Before this question - ask yourself why you want to learn a programming language? Just for fun? or looking for a career?


If your question is the second, my advice is that a programming language may earn you an employment but certainly not a career! Millions of Indians burnt their hands by learning Java thinking it would give them a great career across the globe! I am sure at least half of them do not know why Java CANNOT be a'machine indepedent' language. Heard about Java Virtual Machine? If you have no answer to why Java CANNOT be machine independent, you probably learnt a language but not programming. Ask those Java programmers what JVM means - no wonder, they would answer - the same Java program runs on any machine, processor without having to change the program because it is'machine independent'. How stupid. Is it a magic? Is there a magician sitting on Windows to interpret a program written on a UNIX machine to run it on Windows?


My answer is - it doesn't matter which language you learn. What matters is you learn the programming concepts. A little explained, if I have to add two numbers - I can do it in Java, Pascal, the age old COBOL, Basic, C, C+, CHILL and so on. How I should do is what is programming is all about. The logic is more important. And logic is language independent.




  1. Be clear about fundamentals. Understand that everything happens only because of 0s and 1s in a computer. Learn Binary numbering system. Learn how the numbers are stored in a computer's memory. Learn how characters are interpreted in the machine.




  2. Learn how multiplication, addition, subtraction, division happens in a machine's CPU. Learn how a fractional number is represented in a computer's memory? What happens if I write a program that divides a number by zero? Why it happens?




  3. Learn some basics about a compiler. How the compiler converts your program to the 0s and 1s.






All this - before jumping on to any programming language.




  1. Then decide which programming language you would like to learn. Structured? Object Oriented?




  2. Best thing to start would be'Structured'.'C' is a good way to start.

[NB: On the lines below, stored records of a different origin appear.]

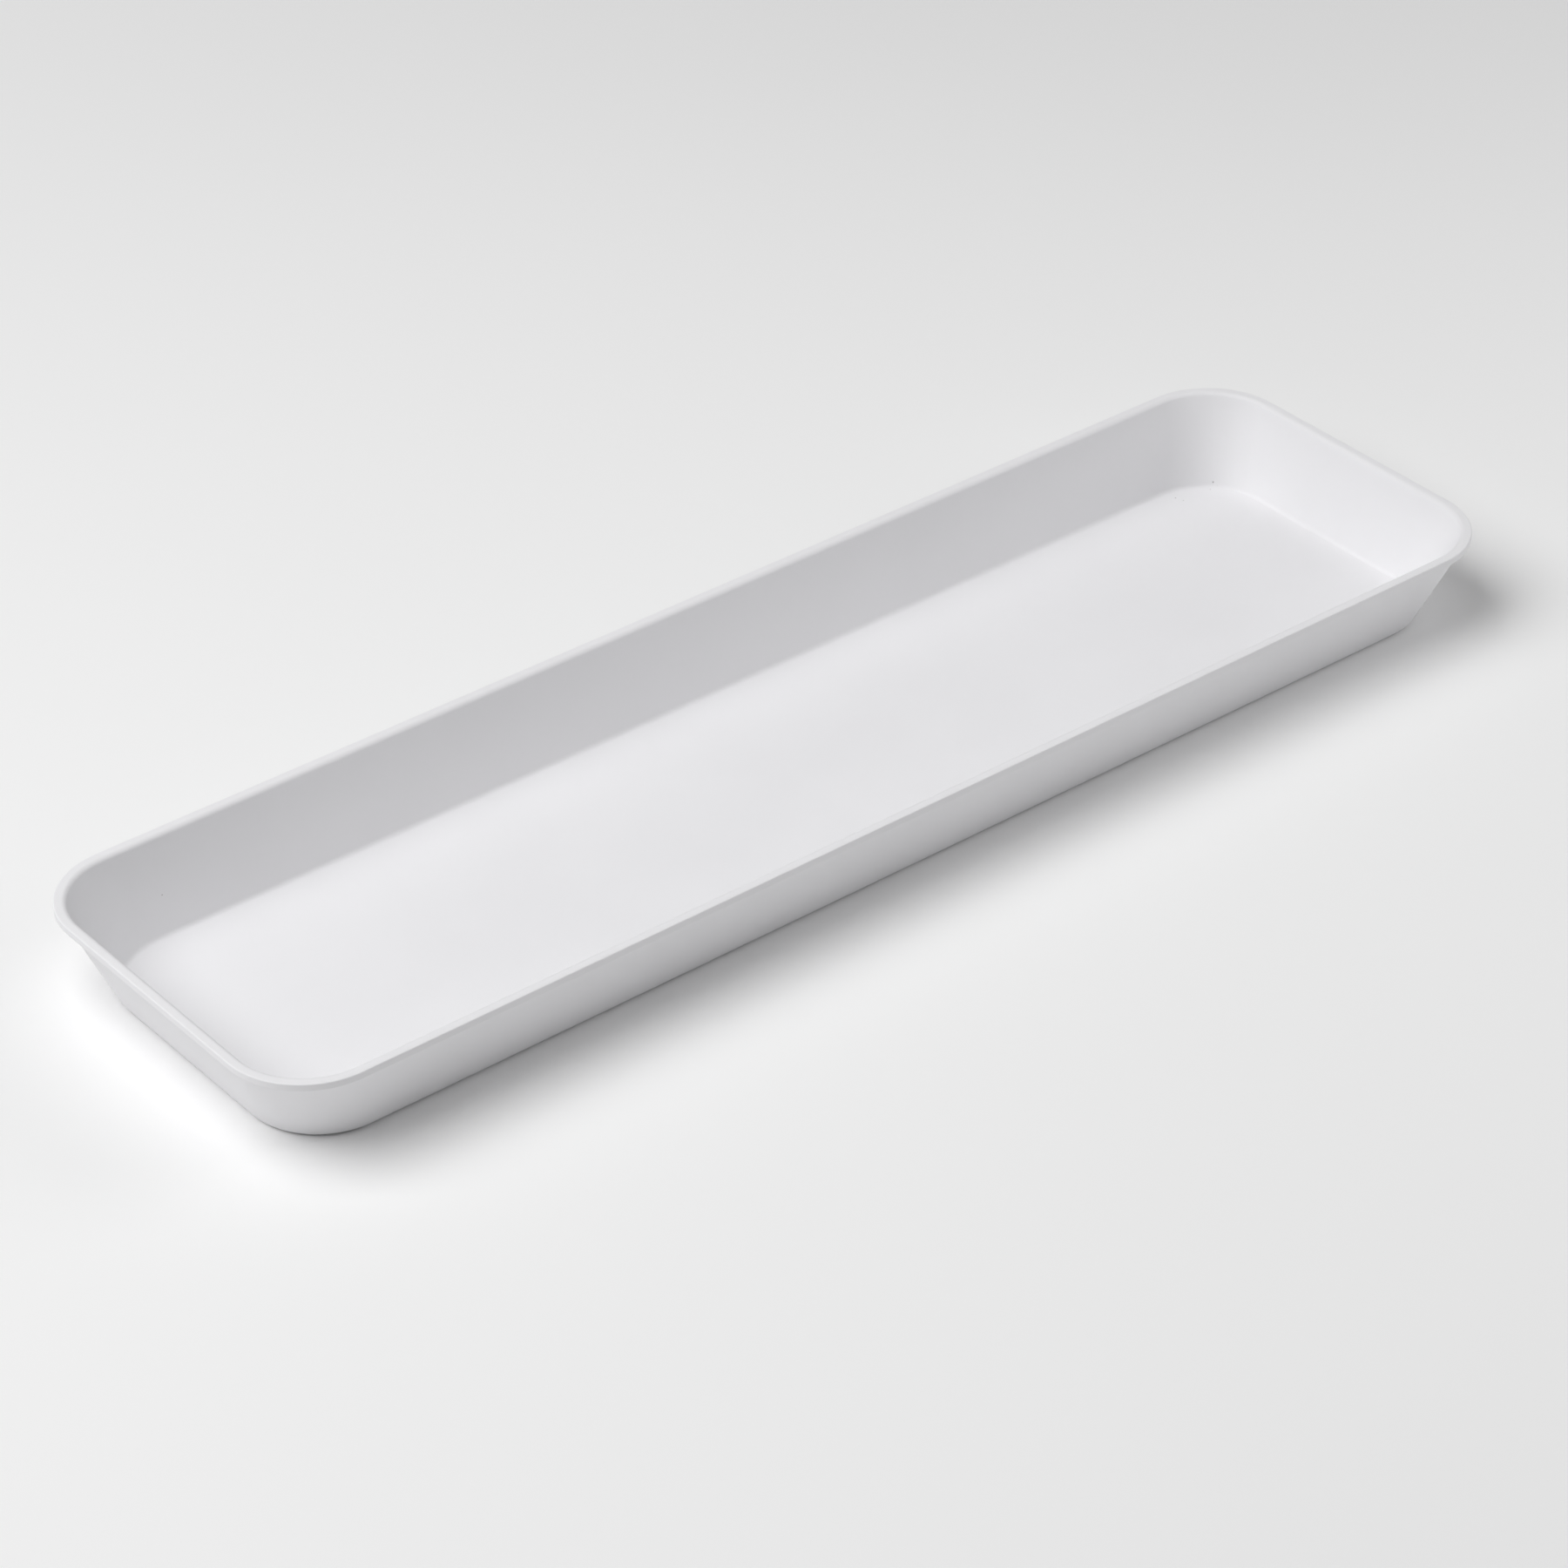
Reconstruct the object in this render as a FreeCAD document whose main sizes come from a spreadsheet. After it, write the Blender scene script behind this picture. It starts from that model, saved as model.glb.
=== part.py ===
import FreeCAD, Part
import Sketcher
import math
import os

# A shallow, open, one-piece moulded tray: a flat floor, four walls that lean outward on the way up,
# wide rounded corners and a slim lip that turns out round the top.
#
# Frame: millimetres, +Z up, +X along the length, +Y across the width.
# The origin is the middle of the flat underside, which is what the tray stands on.

# Driving dimensions, in millimetres: name, value, note. Each one becomes a cell of the sheet.
DRIVING = [
    ("length", 500.0, "over the lip, along X"),
    ("width", 145.0, "over the lip, along Y"),
    ("height", 32.3, "underside to the top of the lip"),
    ("lip_corner_radius", 28.5, "outer corner of the lip, in plan"),
    ("lip_depth", 2.65, "height of the lip's outer face"),
    ("lip_overhang", 2.1, "how far the lip stands out from the wall below it"),
    ("base_inset", 13.0, "lip outline to underside outline, on each side"),
    ("base_corner_radius", 26.0, "corner of the underside, in plan, before its edge is rounded"),
    ("wall_thickness", 2.5, "measured level, the same from floor to lip"),
    ("floor_thickness", 2.4, "underside to inner floor"),
    ("base_edge_radius", 3.0, "round between the underside and the outer wall"),
    ("floor_edge_radius", 1.8, "hollow round between the inner floor and the inner wall"),
    ("mouth_edge_radius", 2.0, "round between the inner wall and the top of the lip"),
    ("lip_edge_radius", 0.4, "round on the top and bottom edges of the lip's outer face"),
    ("lip_cove_radius", 0.8, "hollow round between the outer wall and the lip's underside"),
]

# Sizes that follow from the driving ones: name and formula.
DERIVED = [
    ("wall_height", "height - lip_depth"),
    ("wall_lean", "(base_inset - lip_overhang) / wall_height"),
    ("wall_top_radius", "lip_corner_radius - lip_overhang"),
    ("mouth_inset", "lip_overhang - wall_lean * lip_depth + wall_thickness"),
    ("mouth_radius", "lip_corner_radius - mouth_inset"),
    ("floor_inset", "mouth_inset + wall_lean * (height - floor_thickness)"),
    ("floor_radius", "base_corner_radius + base_inset - floor_inset"),
]

TOLERANCE = 0.01


def make_sheet(doc):
    """Put every dimension in a spreadsheet, one row each."""
    sheet = doc.addObject("Spreadsheet::Sheet", "Sizes")
    for row, (name, value, note) in enumerate(DRIVING, start=1):
        sheet.set(f"A{row}", name)
        sheet.set(f"B{row}", str(value))
        sheet.set(f"C{row}", note)
        sheet.setAlias(f"B{row}", name)
    for row, (name, formula) in enumerate(DERIVED, start=len(DRIVING) + 1):
        sheet.set(f"A{row}", name)
        sheet.set(f"B{row}", "=" + formula)
        sheet.setAlias(f"B{row}", name)
    doc.recompute()
    return sheet


def rounded_rectangle(body, name, level, inset, radius):
    """Sketch the lip's outline, pulled in by inset, on a plane at the given level.

    level, inset and radius are expressions of the sheet's names.
    """
    sketch = body.newObject("Sketcher::SketchObject", name)
    floor_plane = next(item for item in body.Origin.OriginFeatures if item.Role == "XY_Plane")
    sketch.AttachmentSupport = [(floor_plane, "")]
    sketch.MapMode = "FlatFace"
    sketch.setExpression("AttachmentOffset.Base.z", level)

    # The first shape has the right sense and about the right size. The constraints do the rest.
    half_x, half_y, corner = 200.0, 60.0, 20.0
    inner_x, inner_y = half_x - corner, half_y - corner
    side_ends = [
        (-inner_x, -half_y, inner_x, -half_y),
        (half_x, -inner_y, half_x, inner_y),
        (inner_x, half_y, -inner_x, half_y),
        (-half_x, inner_y, -half_x, -inner_y),
    ]
    corner_centres = [(inner_x, -inner_y), (inner_x, inner_y), (-inner_x, inner_y), (-inner_x, -inner_y)]
    sides = []
    corners = []
    for quarter in range(4):
        x1, y1, x2, y2 = side_ends[quarter]
        side = Part.LineSegment(FreeCAD.Vector(x1, y1, 0), FreeCAD.Vector(x2, y2, 0))
        sides.append(sketch.addGeometry(side))
        x, y = corner_centres[quarter]
        circle = Part.Circle(FreeCAD.Vector(x, y, 0), FreeCAD.Vector(0, 0, 1), corner)
        first_angle = math.radians(90 * (quarter - 1))
        arc = Part.ArcOfCircle(circle, first_angle, first_angle + math.radians(90))
        corners.append(sketch.addGeometry(arc))

    start, end, centre = 1, 2, 3
    for quarter in range(4):
        next_side = sides[(quarter + 1) % 4]
        sketch.addConstraint(Sketcher.Constraint("Tangent", sides[quarter], end, corners[quarter], start))
        sketch.addConstraint(Sketcher.Constraint("Tangent", corners[quarter], end, next_side, start))
    for along_x, along_y in ((sides[0], sides[1]), (sides[2], sides[3])):
        sketch.addConstraint(Sketcher.Constraint("Horizontal", along_x))
        sketch.addConstraint(Sketcher.Constraint("Vertical", along_y))
    for other in corners[1:]:
        sketch.addConstraint(Sketcher.Constraint("Equal", corners[0], other))
    # The opposite corners' centres lie evenly about the sketch's origin.
    origin = (-1, 1)
    sketch.addConstraint(Sketcher.Constraint("Symmetric", corners[0], centre, corners[2], centre, *origin))

    across = Sketcher.Constraint("DistanceX", sides[3], start, sides[1], start, 2 * half_x)
    along = Sketcher.Constraint("DistanceY", sides[0], start, sides[2], start, 2 * half_y)
    rounding = Sketcher.Constraint("Radius", corners[0], corner)
    formulas = [
        (across, f"Sizes.length - 2 * ({inset})"),
        (along, f"Sizes.width - 2 * ({inset})"),
        (rounding, radius),
    ]
    for constraint, formula in formulas:
        index = sketch.addConstraint(constraint)
        sketch.setExpression(f"Constraints[{index}]", formula)
    return sketch


def loft(body, kind, name, lower, upper):
    """A straight-sided loft between two outlines: PartDesign::AdditiveLoft or SubtractiveLoft."""
    feature = body.newObject(kind, name)
    feature.Profile = lower
    feature.Sections = [upper]
    feature.Ruled = True
    return feature


def level_loop(shape, level, widest):
    """Names of the edges that lie at one level, in the widest or the narrowest loop there."""
    level_edges = []
    for number, edge in enumerate(shape.Edges, start=1):
        middle = edge.valueAt((edge.FirstParameter + edge.LastParameter) / 2)
        points = [middle] + [vertex.Point for vertex in edge.Vertexes]
        if all(abs(point.z - level) < TOLERANCE for point in points):
            level_edges.append((f"Edge{number}", edge))

    def reach(loop):
        return max(abs(vertex.X) for edge in loop for vertex in edge.Vertexes)

    pick = max if widest else min
    loop = pick(Part.sortEdges([edge for name, edge in level_edges]), key=reach)
    return [name for name, edge in level_edges if any(edge.isSame(member) for member in loop)]


def round_edges(doc, body, name, level, widest, radius):
    """Fillet one level loop of the body's last shape, with the named cell as its radius."""
    base = body.Tip
    feature = body.newObject("PartDesign::Fillet", name)
    feature.Base = (base, level_loop(base.Shape, level, widest))
    feature.setExpression("Radius", f"Sizes.{radius}")
    doc.recompute()
    return feature


def make_tray(doc, sheet):
    """The whole tray, as one moulding of an even wall."""
    body = doc.addObject("PartDesign::Body", "Tray")
    body.Label = "tray"

    underside = rounded_rectangle(body, "Underside", "0 mm", "Sizes.base_inset", "Sizes.base_corner_radius")
    wall_top = rounded_rectangle(
        body, "WallTop", "Sizes.wall_height", "Sizes.lip_overhang", "Sizes.wall_top_radius")
    loft(body, "PartDesign::AdditiveLoft", "Walls", underside, wall_top)

    lip_outline = rounded_rectangle(body, "LipOutline", "Sizes.wall_height", "0", "Sizes.lip_corner_radius")
    lip = body.newObject("PartDesign::Pad", "Lip")
    lip.Profile = lip_outline
    lip.setExpression("Length", "Sizes.lip_depth")
    doc.recompute()
    solid_volume = lip.Shape.Volume

    floor_outline = rounded_rectangle(
        body, "FloorOutline", "Sizes.floor_thickness", "Sizes.floor_inset", "Sizes.floor_radius")
    mouth_outline = rounded_rectangle(
        body, "MouthOutline", "Sizes.height", "Sizes.mouth_inset", "Sizes.mouth_radius")
    hollow = loft(body, "PartDesign::SubtractiveLoft", "Hollow", floor_outline, mouth_outline)
    doc.recompute()
    if hollow.Shape.Volume > 0.5 * solid_volume:
        raise RuntimeError("the hollow took nothing out of the tray")

    round_edges(doc, body, "BaseEdge", 0, True, "base_edge_radius")
    round_edges(doc, body, "FloorEdge", sheet.floor_thickness, False, "floor_edge_radius")
    round_edges(doc, body, "LipCove", sheet.wall_height, False, "lip_cove_radius")
    round_edges(doc, body, "MouthEdge", sheet.height, False, "mouth_edge_radius")
    round_edges(doc, body, "LipTopEdge", sheet.height, True, "lip_edge_radius")
    round_edges(doc, body, "LipBottomEdge", sheet.wall_height, True, "lip_edge_radius")
    return body


def check(doc, parts):
    """Stop if anything in the document failed or if a part isn't one sound solid."""
    for item in doc.Objects:
        for state in ("Invalid", "Error"):
            if state in item.State:
                raise RuntimeError(f"{item.Name} is {item.State}")
    for part in parts:
        if part.Shape.isNull() or not part.Shape.isValid() or len(part.Shape.Solids) != 1:
            raise RuntimeError(f"{part.Label} is not one valid solid")


def main():
    doc = FreeCAD.newDocument("Tray")
    sheet = make_sheet(doc)
    parts = [make_tray(doc, sheet)]
    doc.recompute()
    check(doc, parts)

    os.makedirs("parts", exist_ok=True)
    for part in parts:
        part.Shape.exportStep(os.path.join("parts", part.Label + ".step"))
        box = part.Shape.optimalBoundingBox(False)
        size = f"{box.XLength:.2f} x {box.YLength:.2f} x {box.ZLength:.2f} mm"
        print(f"{part.Label}: {size}, from z = {box.ZMin:.2f}, {part.Shape.Volume / 1000:.1f} cm3")


main()
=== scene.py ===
import math

import bmesh
import bpy
from mathutils import Matrix, Vector


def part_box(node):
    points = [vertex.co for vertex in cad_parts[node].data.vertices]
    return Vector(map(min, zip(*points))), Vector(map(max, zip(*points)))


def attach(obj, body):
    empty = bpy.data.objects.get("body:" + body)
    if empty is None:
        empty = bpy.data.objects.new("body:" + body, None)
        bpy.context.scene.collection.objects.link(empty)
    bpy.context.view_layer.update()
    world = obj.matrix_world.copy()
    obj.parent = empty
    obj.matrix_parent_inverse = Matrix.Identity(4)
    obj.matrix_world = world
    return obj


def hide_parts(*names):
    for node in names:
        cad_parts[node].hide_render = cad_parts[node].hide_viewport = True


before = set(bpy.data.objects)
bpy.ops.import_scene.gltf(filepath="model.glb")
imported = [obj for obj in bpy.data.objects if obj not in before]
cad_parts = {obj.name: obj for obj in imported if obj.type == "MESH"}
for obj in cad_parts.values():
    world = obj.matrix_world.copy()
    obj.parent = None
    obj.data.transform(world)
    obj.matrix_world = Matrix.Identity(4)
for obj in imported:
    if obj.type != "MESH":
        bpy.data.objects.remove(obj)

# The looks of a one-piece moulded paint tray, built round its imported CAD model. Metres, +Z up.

MM = 0.001
TRAY_LOW, TRAY_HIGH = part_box("tray")
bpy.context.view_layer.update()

# ---------------------------------------------------------------------------------------------
# Sizes. The length, width and height are the CAD node's, and the rest are the moulding's own.

LENGTH, WIDTH, HEIGHT = TRAY_HIGH - TRAY_LOW
LIP_CORNER_RADIUS = 28.5 * MM
LIP_DEPTH = 2.65 * MM
LIP_OVERHANG = 2.1 * MM
BASE_INSET = 13.0 * MM
BASE_CORNER_RADIUS = 26.0 * MM
WALL_THICKNESS = 2.5 * MM
FLOOR_THICKNESS = 2.4 * MM

BASE_EDGE_RADIUS = 3.0 * MM
LIP_COVE_RADIUS = 0.8 * MM
LIP_EDGE_RADIUS = 0.4 * MM
MOUTH_EDGE_RADIUS = 2.0 * MM
FLOOR_EDGE_RADIUS = 1.8 * MM

# The walls lean outwards as they rise, at the same slope inside and out.
WALL_HEIGHT = HEIGHT - LIP_DEPTH
WALL_LEAN = (BASE_INSET - LIP_OVERHANG) / WALL_HEIGHT
MOUTH_INSET = LIP_OVERHANG - WALL_LEAN * LIP_DEPTH + WALL_THICKNESS
FLOOR_INSET = MOUTH_INSET + WALL_LEAN * (HEIGHT - FLOOR_THICKNESS)
FLOOR_CORNER_RADIUS = BASE_CORNER_RADIUS + BASE_INSET - FLOOR_INSET

# ---------------------------------------------------------------------------------------------
# The tray's mesh: one section, carried round a rounded rectangle, with a grid of quads in each flat.

CORNER_STEPS = 24
LONG_SIDE_STEPS = 48
SHORT_SIDE_STEPS = 10
ARC_STEPS = 8
RING_SPACING = 8.0 * MM
SUPPORT_GAP = 0.35 * MM
FLAT_BAND = 20.0 * MM

# The section's edges, from the underside, up the outside, over the lip and down to the floor:
# inset from the lip's outline, radius in plan at the corners, level, and radius of the edge itself.
SECTION = [
    (BASE_INSET + FLAT_BAND, BASE_CORNER_RADIUS - FLAT_BAND, 0, None),
    (BASE_INSET, BASE_CORNER_RADIUS, 0, BASE_EDGE_RADIUS),
    (LIP_OVERHANG, LIP_CORNER_RADIUS - LIP_OVERHANG, WALL_HEIGHT, LIP_COVE_RADIUS),
    (0, LIP_CORNER_RADIUS, WALL_HEIGHT, LIP_EDGE_RADIUS),
    (0, LIP_CORNER_RADIUS, HEIGHT, LIP_EDGE_RADIUS),
    (MOUTH_INSET, LIP_CORNER_RADIUS - MOUTH_INSET, HEIGHT, MOUTH_EDGE_RADIUS),
    (FLOOR_INSET, FLOOR_CORNER_RADIUS, FLOOR_THICKNESS, FLOOR_EDGE_RADIUS),
    (FLOOR_INSET + FLAT_BAND, FLOOR_CORNER_RADIUS - FLAT_BAND, FLOOR_THICKNESS, None),
]


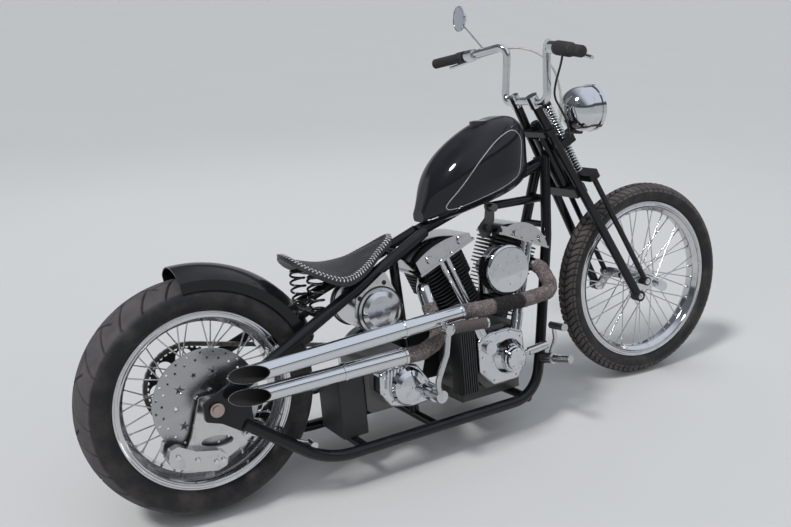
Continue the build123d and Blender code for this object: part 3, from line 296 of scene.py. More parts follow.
def bright(name, colour, rough=(0.05, 0.16), scratch=0.05, body="frame"):
    """Make chrome or polished metal: cloudy reflection, fine scratches, hazy patches."""
    made = Finish(name, body, Metallic=1.0)
    cloud = made.mottle(0.012, 5, 0.6)
    haze = made.between(made.mottle(0.05, 4), 0.5, 0.8)
    fine = made.noise(made.vector("MULTIPLY", made.place, (0.35, 0.35, 0.02)), 4.0, 3, 0.7)
    return made.done(made.blend(haze, colour, shade(colour, 0.82)),
                     rough[0] + (rough[1] - rough[0]) * (0.5 * cloud + 0.5 * haze),
                     fine, scratch, 0.0002)


def cast(name, colour, metal, rough, grain, height):
    """Make cast or painted castings with a sandy skin and grime in random patches."""
    made = Finish(name, Metallic=metal)
    sand = made.mottle(grain, 4, 0.65)
    grime = made.between(made.mottle(0.02, 4), 0.55, 0.75)
    skin = made.blend(sand * 0.35, colour, shade(colour, 0.55))
    return made.done(made.blend(grime, skin, shade(colour, 0.6, 0.012)),
                     rough + 0.18 * sand + 0.12 * grime, sand, 0.35, height)


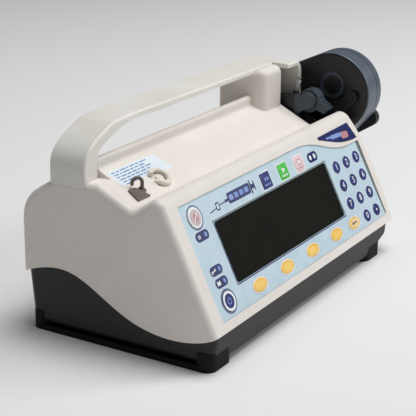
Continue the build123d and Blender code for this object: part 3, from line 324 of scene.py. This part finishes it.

  3. Don't right away start writing a program. Take some existing programs and run them. Try to understand how they work. Show your stupidity deliberately on these programs. I mean add your own statements here and there. Compile them. See how the compiler behaves. Compile the same set programs using a Turbo C compiler or a Microsoft C compiler or even an ANSI C compiler. Compile the same on a UNIX machine, LINUX machine. Understand the differences. Grasp why they are different.




  4. Learn data structures - again, these are programming language independent. Data structures are like the foundation of a building. If you aren't strong in them, you are only as strong as a building over a weak foundation. To start with, look at what arrays mean, then move onto queues, stacks, trees and so on. It is just insufficient to know stacks, queues, trees. Know where they are used. Why they are used. Unless you do this, you can't be a good programmer.




  5. Learn algorithms. These are like the heart of a program. If your algorithm is efficient, your program runs faster, needs less resources of a computer - memory, disk space, number of CPU cycles etc.




  6. Combine your expertise in data structures and the algorithms. There you are - with a wonderful program.




  7. Once you are fairly experienced in writing good programs you can start becoming'high level'.'High level' means you are at a much higher level from the processor that runs the program. The higher you go, the easier it is to write programs.'Low level' means you write programs that are close to 0s and 1s which is cumbersome, error prone, complex, time consuming and so on. It is for these reasons that many programming languages have evolved, using  a computer's capabilities in their own way. Some are efficient, some are not. Some are designed for writing GUI screens, some are designed to write programs for a space shuttle.






Hope this review does give you a good starting point.